Uno no “pierde” nada; más bien lo gana todo. Dios no quita nada; más bien Dios
lo da todo. Es la razón por la cual, para seguir a Jesús, los discípulos dejan
redes y barca, esposa, hijos, campos. Pablo dirá que, ante la “sublimidad del
conocimiento de Cristo”, todo lo que antes era para él ganancia, lo considera
pérdida.
En
este sentido las parábolas del tesoro encontrado y de la perla preciosa nos hacen
comprender que el amor de Dios, su reino, la persona de Jesús y su mensaje, una
vez descubiertos como el valor supremo, llenan a la persona de una alegría tan
íntima (“alegría inefable y gloriosa”, dice San Pedro – 1Pe 3,8) que se determina
a dedicarle la vida entera.
Todos
los santos lo han vivido y lo han expresado de mil maneras: “Desde que supe que hay Dios descubrí que no
podía hacer otra cosa que servirle”, decía el Beato Carlos de Foucauld. “¡Tarde te amé, hermosura, siempre antigua y
siempre nueva!, ¡qué tarde te conocí!”, San Agustín. “Tomad, Señor, y recibid toda mi libertad, mi memoria, mi entendimiento
y toda mi voluntad, todo mi haber y mi poseer..., dadme vuestro amor y gracia
que ésta me basta”, San Ignacio de Loyola.
Finalmente, la parábola de la red hace comprender que el Señor a
todos llama y capacita para que alcancen la alegría que andan buscando, la
alegría de su Reino.

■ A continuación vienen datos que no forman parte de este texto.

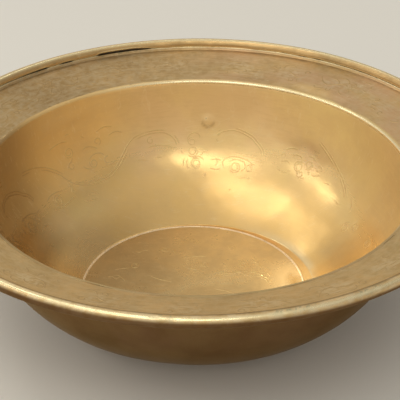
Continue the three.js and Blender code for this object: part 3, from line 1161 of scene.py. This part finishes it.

En la Iglesia no estamos solo los puros, ni está compuesta
únicamente de santos. El Señor convoca a todos, justos y pecadores. En su mesa
no se niega la fraternidad a ningún hijo de Dios. Y una vez reunidos, como los
peces en la red, el Señor tiene paciencia, espera a que nos convirtamos a Él de
verdad y no niega a nadie su tiempo oportuno. La fe es eso, llamada y
respuesta, don y responsabilidad, gracia divina y libertad humana, cruz y
resurrección…
Para
tomar estas decisiones que dan sentido a la vida y mantenernos fieles a ella,
venimos a la Eucaristía: En ella nos alimentamos del Pan de los fuertes, que es
Pan también de los débiles y de los peregrinos. En ella se actualiza para
nosotros aquel acto supremo de decisión que hizo Jesús para salvarnos: “Porque
él mismo, antes de su pasión, voluntariamente
aceptada, cenando a la mesa con sus discípulos tomo el pan… y dijo: Tomen,
coman, esto es mi cuerpo que va a ser entregado”.
Alimentados
de su cuerpo, nos hacemos capaces también nosotros de vivir una vida hecha
entrega, para en todo amar y servir como Él.